State how many lines of the data contain the word "continues", and write nothing besides the number.

^^^^

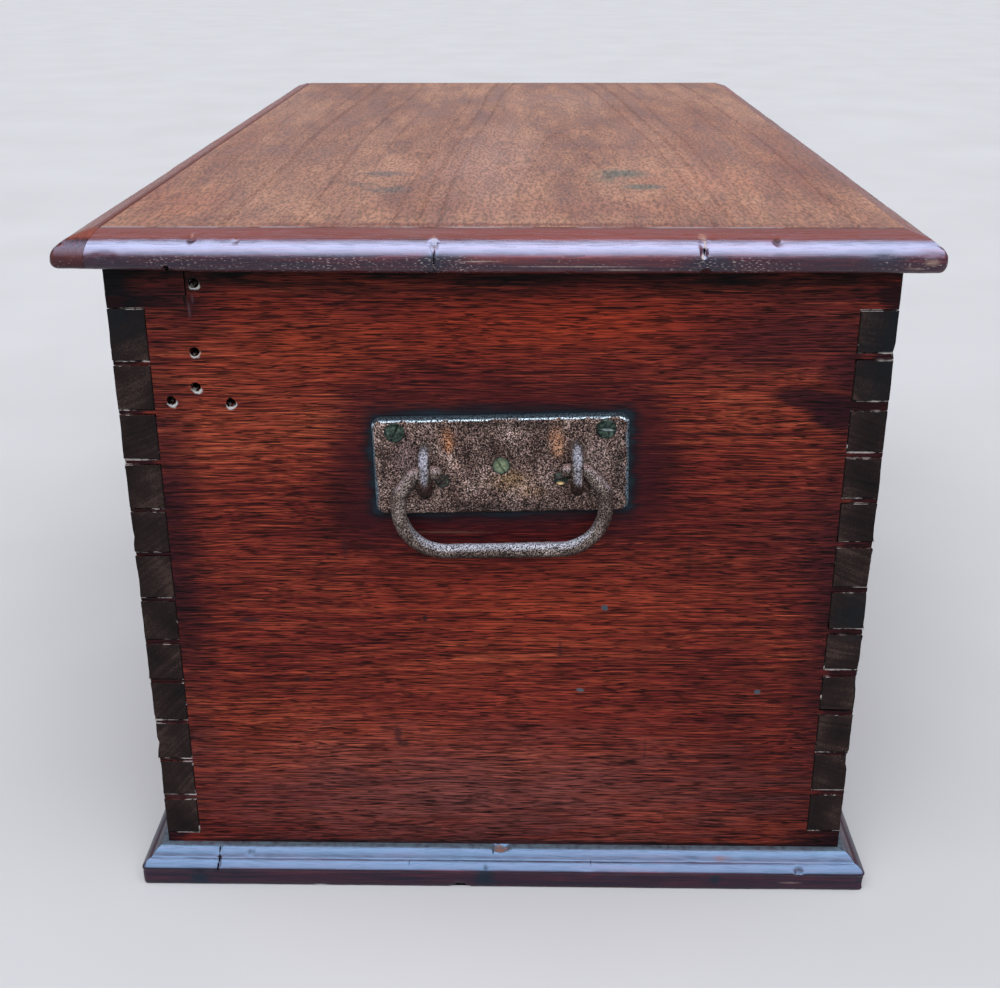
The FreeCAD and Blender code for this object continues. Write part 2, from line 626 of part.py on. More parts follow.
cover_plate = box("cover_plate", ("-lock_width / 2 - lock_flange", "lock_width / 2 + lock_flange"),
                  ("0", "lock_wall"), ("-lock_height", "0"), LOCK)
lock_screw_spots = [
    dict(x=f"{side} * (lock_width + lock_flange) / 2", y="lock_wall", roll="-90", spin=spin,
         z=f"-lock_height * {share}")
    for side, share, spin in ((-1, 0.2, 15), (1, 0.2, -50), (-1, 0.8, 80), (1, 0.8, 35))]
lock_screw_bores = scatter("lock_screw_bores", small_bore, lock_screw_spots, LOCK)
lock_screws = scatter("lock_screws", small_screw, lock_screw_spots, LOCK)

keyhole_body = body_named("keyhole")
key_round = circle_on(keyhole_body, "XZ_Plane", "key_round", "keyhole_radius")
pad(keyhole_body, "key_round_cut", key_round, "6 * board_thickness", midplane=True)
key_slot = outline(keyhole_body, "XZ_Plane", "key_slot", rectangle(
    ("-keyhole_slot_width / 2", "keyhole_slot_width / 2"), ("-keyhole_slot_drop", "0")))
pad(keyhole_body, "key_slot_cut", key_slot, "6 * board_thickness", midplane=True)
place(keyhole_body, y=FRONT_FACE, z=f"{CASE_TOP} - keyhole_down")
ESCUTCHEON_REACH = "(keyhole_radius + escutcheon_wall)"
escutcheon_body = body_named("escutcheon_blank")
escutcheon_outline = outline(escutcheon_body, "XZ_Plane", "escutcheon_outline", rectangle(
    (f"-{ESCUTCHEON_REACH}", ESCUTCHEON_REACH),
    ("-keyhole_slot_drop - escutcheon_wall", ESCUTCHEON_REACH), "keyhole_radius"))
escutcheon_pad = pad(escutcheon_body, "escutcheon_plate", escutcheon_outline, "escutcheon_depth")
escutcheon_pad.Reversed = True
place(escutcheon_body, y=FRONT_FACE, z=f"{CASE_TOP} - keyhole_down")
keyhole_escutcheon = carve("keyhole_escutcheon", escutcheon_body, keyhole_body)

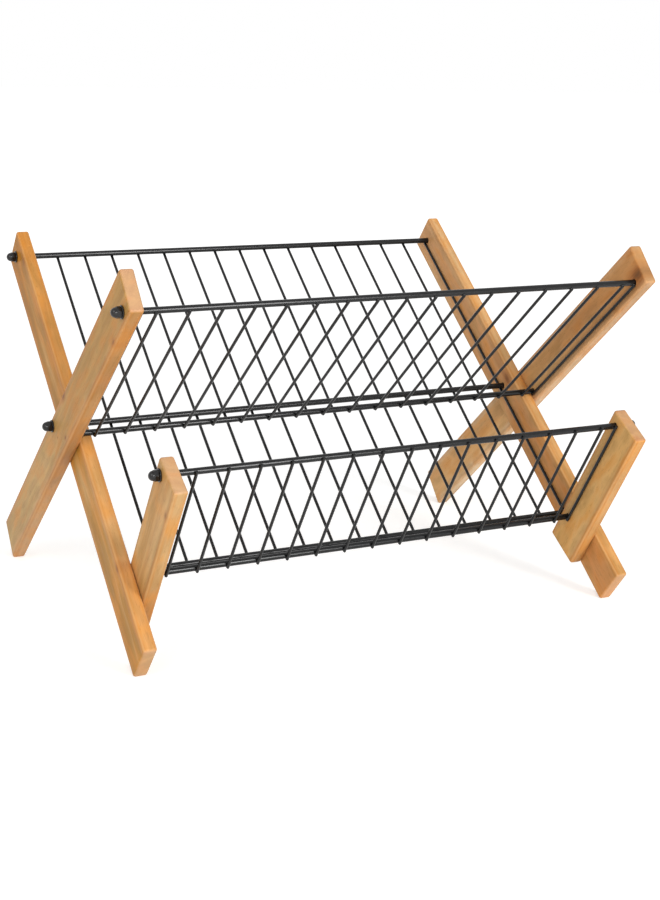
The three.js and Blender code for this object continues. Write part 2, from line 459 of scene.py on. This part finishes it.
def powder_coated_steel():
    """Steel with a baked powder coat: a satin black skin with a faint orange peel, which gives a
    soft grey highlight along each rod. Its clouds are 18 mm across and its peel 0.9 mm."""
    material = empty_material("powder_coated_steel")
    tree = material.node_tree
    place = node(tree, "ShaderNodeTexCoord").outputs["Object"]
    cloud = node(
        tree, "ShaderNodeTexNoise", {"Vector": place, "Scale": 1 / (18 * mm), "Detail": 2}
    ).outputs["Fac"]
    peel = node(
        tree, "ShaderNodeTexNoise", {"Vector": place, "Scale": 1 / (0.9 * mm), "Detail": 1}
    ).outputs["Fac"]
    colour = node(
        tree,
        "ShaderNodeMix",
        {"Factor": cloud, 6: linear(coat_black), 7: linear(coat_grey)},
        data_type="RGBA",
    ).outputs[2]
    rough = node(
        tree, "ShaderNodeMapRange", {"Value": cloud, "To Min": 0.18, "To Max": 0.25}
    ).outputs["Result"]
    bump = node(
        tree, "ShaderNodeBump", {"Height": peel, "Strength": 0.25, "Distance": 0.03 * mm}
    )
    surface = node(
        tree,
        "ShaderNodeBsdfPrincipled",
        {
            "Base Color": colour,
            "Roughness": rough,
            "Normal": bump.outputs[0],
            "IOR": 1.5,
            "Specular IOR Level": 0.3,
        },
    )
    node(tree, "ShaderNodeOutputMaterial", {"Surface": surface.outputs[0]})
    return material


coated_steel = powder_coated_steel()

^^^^

### Result of this exercise
2